I updated the book review page of my personal web site.

El Niño Fidencio

I first heard about El Niño Fidencio (“Kid Fidencio”) from Davíd Carrasco, my thesis advisor at Colorado, who grew up partly in El Paso.

A 1920s folk healer from the northern Mexican state of Nuevo Leon, he continues to be channeled by present-day psychic healers.

That was the connection for me: the mediumship, which fit with some research in Afro-Brazilian religion that I was doing at the time.

Among the many Web sites relating to him are a Fidencio blog (in Spanish) and a bilingual Yahoo group.

The Scary Countryside

Jason Pitzl-Waters notes an upcoming Guillermo del Toro movie:

The duo will be co-producing Born, a film adaptation of [Clive] Barker’s story about a family who gets more than they bargained for when they move to the English countryside.

The scary countryside is a staple of British–and frequently North American–film-making. Perhaps that cliché is the flip side of the Frazerian notion of the countryside as repository of ancient beliefs and practices.

In movies, ancient practices are always scary. When my book Her Hidden Children: The Rise of Wicca and Paganism in America was in production, the first cover design (not used) was referred to as the “Children of the Corn cover” in honor of the movie stereotype.

Urban directors make these pictures for urban audiences — who already harbor odd fears about nature and wildlife, like purse-snatching elk.

In British film, every picturesque village is controlled by a secret cabal of child-sacrificing Satanists, disguised, for instance, as the local branch of the Women’s Institute.

The editor and publisher of our county newspaper came to dinner last night (they are married to each other) and we got to talking about this very cinematic phenomenon.

We decided that the secret cabal in charge hereabouts would have to be the [Blank] County Cattlewomen. Don’t get yourself on their bad side.

Solo Mountain Solstice

“Sunrise” in the mountains is a malleable moment. You rise and dress for the -5 F (-20 C). weather, taking a hiking staff and the drum case.

You walk the trail up the east ridge, then shoulder through a grove of Gambel oak until you can see the Sun’s glow.

Start drumming softly. A Steller’s jay is the only other voice. Faithful Dog snuffles and crunches in the snow. Less Faithful Dog has already gone her own way, following fox tracks through the forest.

Amazingly, not one car is moving on the state highway down in the valley.

The Sun is on your face now. After a time, having thought on what you need for the new solar cycle, you follow your tracks back down. Less Faithful Dog is on the front porch, all wiggly and cheerful.

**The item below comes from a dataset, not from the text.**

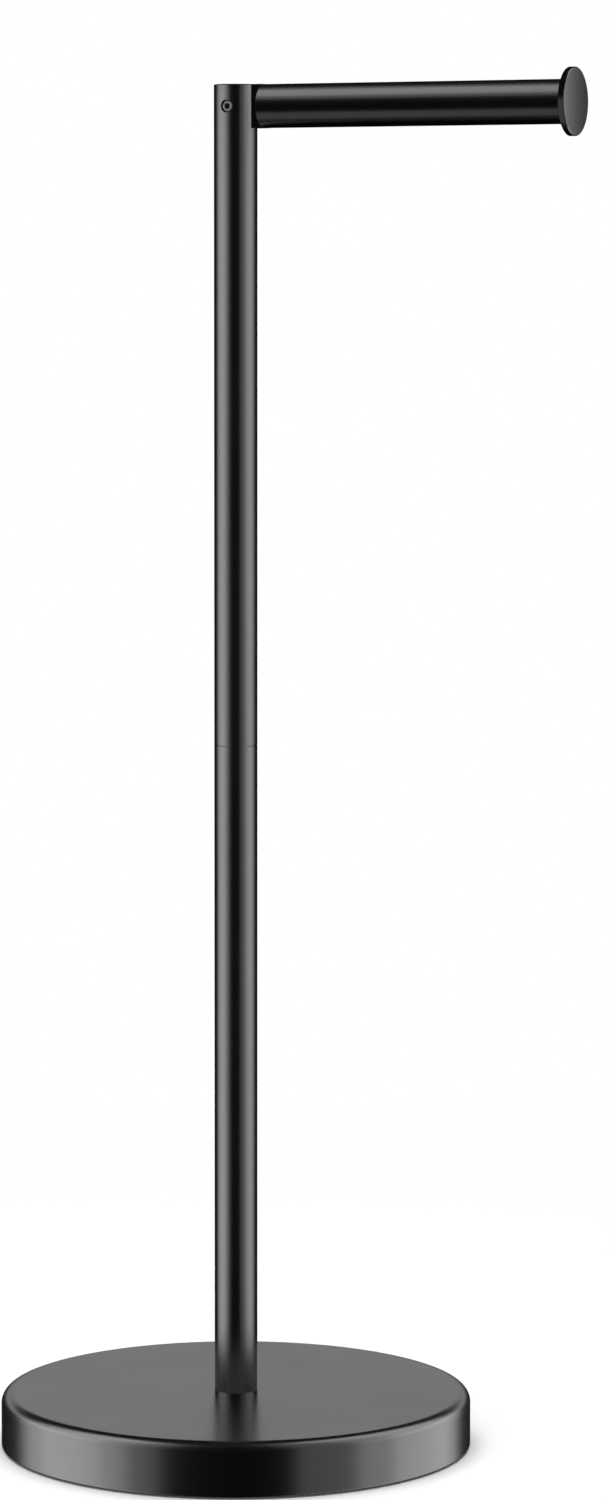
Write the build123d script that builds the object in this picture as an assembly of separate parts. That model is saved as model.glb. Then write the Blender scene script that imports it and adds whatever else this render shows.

The temperature has climbed to 0 F.

Best wishes to my readers for a happy and productive solar year.

"Why I became a Pagan"

The advent of the Web has made survey-taking much easier, and so when some graduate students want to interview Pagans, they just post a survey on SurveyMonkey.

This link came to me from a trusted source, so I plan to take it myself once I have the free time.

It is interesting how methodology has changed. No one has to go to festivals and try to cajole people into answering a questionnaire anymore.

Where’s the Wall? I Need to Hit It

Forgive the melodramatic headline, but I have been grading tests and research papers for about six hours. At least “the big class” is done, and what lies ahead will be more pleasant reading–essays by better student writers.

So to make up for the lack of blogging, some odds and ends:

• A web site devoted to iconography of deities and demons of the ancient Near East. (Thanks to Caroline Tully.)

• I am please to announce that the Consultation on Contemporary Pagan Studies in the American Academy of Religion has been upgraded to “group” status, i.e., it is now the Contemporary Pagan Studies group, although their site does not reflect the change. The change gives us more program slots and a longer period before the next oversight review.

• Via Circle Sanctuary, a program for sending “Care Packages” to Pagan military personnel overseas.

• Mainly because it has a lot about Gleb Botkin, founder of the Church of Aphrodite and hence one of America’s Pagan pioneers, I just read Frances Welch’s A Romanov Fantasy: Life at the Court of Anna Anderson. (Reviewed in the The Guardian.)

I really didn’t learn anything new about the C of A., but there is this tidbit, as close as Welch comes to suggesting how Franziska Schandzkowska [Anna Anderson] (1896-1984) fooled so many people into thinking that she was Anastasia, the youngest daughter of the Russian royal family–including Botkin, who knew the real Anastasia when they were both teenagers. Anastasia’s uncle by marriage, Grand Duke Alexander, suggested that Anna was what New Agers call a “walk-in.”

A confirmed spiritualist and table-rapper, Alexander claimed that Grand Duchess Anastasia’s spirit had returned and incorporated itself into another body. His proclamation revealed the extent to which he was impressed by Anna’s memories. ‘She knows so much about the intimate life of the Tsar and his family that there is simply no other explanation for it; and of course it wouldn’t be the first time that a spirit has returned to earth in a new physical form.’

Y’think?

Gallimaufry with Temporal Dislocation

¶ It’s not too late to travel in time.

This one is more for beginners. Basically dress in period clothing (preferably Victorian era) and stagger around amazed at everything. Since the culture’s set in place already, you have more of a template to work off of. (Via Glenn Reynolds.)

¶ Time travel of a different kind: An American soldier in Iraq visits Ur of the Chaldees.

¶ I am a sucker for this kind of thing. For more futures that never happened and dead ends on the road to Now, try Modern Mechanix.